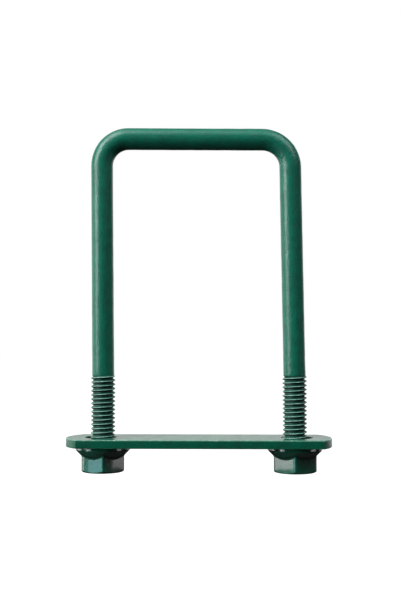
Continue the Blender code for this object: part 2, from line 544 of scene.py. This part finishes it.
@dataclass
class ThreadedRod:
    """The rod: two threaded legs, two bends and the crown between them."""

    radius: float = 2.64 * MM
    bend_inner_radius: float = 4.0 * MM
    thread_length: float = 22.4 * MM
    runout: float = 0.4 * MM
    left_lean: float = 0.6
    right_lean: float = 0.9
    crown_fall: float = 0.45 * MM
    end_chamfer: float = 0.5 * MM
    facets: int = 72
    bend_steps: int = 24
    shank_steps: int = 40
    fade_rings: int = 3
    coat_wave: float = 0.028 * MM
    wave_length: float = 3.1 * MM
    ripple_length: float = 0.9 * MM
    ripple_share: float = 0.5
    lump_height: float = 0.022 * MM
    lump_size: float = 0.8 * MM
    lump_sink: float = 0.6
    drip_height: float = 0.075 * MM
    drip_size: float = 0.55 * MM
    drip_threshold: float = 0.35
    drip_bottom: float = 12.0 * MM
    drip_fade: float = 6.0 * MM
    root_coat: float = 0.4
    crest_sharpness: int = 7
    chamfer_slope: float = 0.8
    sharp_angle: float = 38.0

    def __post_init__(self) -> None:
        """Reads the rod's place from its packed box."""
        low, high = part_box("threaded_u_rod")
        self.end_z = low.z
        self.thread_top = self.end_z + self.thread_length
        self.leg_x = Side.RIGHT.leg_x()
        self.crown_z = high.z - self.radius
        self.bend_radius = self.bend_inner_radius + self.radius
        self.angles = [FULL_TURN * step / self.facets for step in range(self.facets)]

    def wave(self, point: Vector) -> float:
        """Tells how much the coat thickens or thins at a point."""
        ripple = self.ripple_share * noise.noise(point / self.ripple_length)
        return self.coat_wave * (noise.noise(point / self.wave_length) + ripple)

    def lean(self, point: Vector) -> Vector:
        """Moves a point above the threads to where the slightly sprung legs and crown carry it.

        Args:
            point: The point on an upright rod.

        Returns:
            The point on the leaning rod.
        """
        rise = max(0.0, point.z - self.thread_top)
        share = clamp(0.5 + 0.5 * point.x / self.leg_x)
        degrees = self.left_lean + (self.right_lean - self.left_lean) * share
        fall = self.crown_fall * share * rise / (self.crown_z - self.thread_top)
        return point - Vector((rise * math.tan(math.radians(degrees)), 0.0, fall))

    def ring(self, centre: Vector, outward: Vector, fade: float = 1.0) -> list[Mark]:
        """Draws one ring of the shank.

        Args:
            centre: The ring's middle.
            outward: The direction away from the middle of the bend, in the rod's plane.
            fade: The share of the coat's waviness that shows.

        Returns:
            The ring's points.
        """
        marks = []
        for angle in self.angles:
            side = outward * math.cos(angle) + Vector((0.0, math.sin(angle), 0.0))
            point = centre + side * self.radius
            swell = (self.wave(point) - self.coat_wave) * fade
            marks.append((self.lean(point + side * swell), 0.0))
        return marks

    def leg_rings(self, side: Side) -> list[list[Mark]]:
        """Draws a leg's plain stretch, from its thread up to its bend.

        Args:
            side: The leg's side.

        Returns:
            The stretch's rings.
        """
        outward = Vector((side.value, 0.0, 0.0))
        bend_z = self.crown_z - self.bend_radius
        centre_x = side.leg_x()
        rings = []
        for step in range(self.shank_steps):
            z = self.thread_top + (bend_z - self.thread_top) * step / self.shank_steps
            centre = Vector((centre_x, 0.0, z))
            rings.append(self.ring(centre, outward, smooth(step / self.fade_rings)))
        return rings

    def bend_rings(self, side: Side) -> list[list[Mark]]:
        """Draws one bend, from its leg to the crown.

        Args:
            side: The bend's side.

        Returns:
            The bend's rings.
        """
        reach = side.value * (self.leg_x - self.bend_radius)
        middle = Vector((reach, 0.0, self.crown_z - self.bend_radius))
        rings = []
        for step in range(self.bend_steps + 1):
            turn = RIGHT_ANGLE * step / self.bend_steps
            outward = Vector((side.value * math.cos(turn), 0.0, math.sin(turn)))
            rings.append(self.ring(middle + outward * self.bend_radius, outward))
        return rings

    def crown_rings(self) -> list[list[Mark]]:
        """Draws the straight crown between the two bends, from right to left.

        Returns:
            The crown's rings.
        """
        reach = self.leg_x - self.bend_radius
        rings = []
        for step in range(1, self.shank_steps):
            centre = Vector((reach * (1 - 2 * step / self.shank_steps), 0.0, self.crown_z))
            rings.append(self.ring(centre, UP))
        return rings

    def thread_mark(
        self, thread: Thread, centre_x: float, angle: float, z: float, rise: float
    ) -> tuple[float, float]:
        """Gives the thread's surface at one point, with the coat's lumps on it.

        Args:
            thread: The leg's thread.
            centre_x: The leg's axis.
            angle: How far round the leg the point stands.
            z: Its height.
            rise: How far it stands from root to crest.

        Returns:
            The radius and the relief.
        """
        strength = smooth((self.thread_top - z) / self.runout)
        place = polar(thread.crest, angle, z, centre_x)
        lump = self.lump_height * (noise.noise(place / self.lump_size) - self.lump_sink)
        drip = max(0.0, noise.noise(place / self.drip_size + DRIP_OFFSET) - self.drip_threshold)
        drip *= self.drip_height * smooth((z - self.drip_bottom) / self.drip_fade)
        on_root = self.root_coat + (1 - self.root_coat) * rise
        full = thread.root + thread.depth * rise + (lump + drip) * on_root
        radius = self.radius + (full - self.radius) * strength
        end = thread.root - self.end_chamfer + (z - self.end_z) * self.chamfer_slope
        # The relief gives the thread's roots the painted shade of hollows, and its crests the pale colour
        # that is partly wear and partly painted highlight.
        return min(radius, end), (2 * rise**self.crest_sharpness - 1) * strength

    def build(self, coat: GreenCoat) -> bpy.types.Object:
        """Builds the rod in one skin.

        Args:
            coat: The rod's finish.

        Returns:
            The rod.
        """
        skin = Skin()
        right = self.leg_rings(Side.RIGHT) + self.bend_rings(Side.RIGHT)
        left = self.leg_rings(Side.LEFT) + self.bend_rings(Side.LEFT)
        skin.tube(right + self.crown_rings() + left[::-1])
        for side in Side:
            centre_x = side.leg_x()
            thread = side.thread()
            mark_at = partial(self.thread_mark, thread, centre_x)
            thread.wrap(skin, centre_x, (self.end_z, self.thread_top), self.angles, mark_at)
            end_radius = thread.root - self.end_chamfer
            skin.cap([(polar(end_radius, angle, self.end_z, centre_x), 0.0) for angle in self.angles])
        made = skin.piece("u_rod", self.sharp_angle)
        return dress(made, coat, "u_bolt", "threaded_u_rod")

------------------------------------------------

_AIM OF THE TASK_.
Set down the lines above as they stand, starting with the first line and ending with the line that contains "crown carry it.".

_RIGHT ANSWER_.
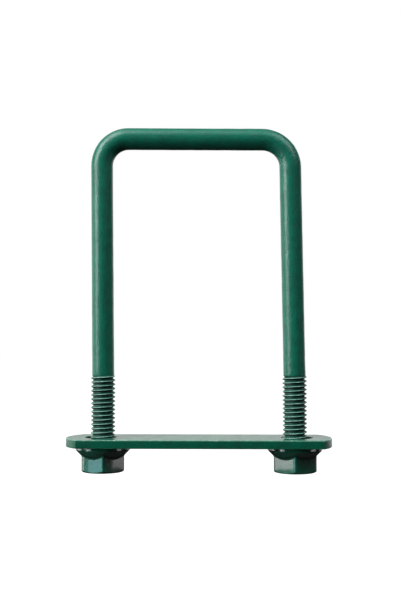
Continue the Blender code for this object: part 2, from line 544 of scene.py. This part finishes it.
@dataclass
class ThreadedRod:
    """The rod: two threaded legs, two bends and the crown between them."""

    radius: float = 2.64 * MM
    bend_inner_radius: float = 4.0 * MM
    thread_length: float = 22.4 * MM
    runout: float = 0.4 * MM
    left_lean: float = 0.6
    right_lean: float = 0.9
    crown_fall: float = 0.45 * MM
    end_chamfer: float = 0.5 * MM
    facets: int = 72
    bend_steps: int = 24
    shank_steps: int = 40
    fade_rings: int = 3
    coat_wave: float = 0.028 * MM
    wave_length: float = 3.1 * MM
    ripple_length: float = 0.9 * MM
    ripple_share: float = 0.5
    lump_height: float = 0.022 * MM
    lump_size: float = 0.8 * MM
    lump_sink: float = 0.6
    drip_height: float = 0.075 * MM
    drip_size: float = 0.55 * MM
    drip_threshold: float = 0.35
    drip_bottom: float = 12.0 * MM
    drip_fade: float = 6.0 * MM
    root_coat: float = 0.4
    crest_sharpness: int = 7
    chamfer_slope: float = 0.8
    sharp_angle: float = 38.0

    def __post_init__(self) -> None:
        """Reads the rod's place from its packed box."""
        low, high = part_box("threaded_u_rod")
        self.end_z = low.z
        self.thread_top = self.end_z + self.thread_length
        self.leg_x = Side.RIGHT.leg_x()
        self.crown_z = high.z - self.radius
        self.bend_radius = self.bend_inner_radius + self.radius
        self.angles = [FULL_TURN * step / self.facets for step in range(self.facets)]

    def wave(self, point: Vector) -> float:
        """Tells how much the coat thickens or thins at a point."""
        ripple = self.ripple_share * noise.noise(point / self.ripple_length)
        return self.coat_wave * (noise.noise(point / self.wave_length) + ripple)

    def lean(self, point: Vector) -> Vector:
        """Moves a point above the threads to where the slightly sprung legs and crown carry it.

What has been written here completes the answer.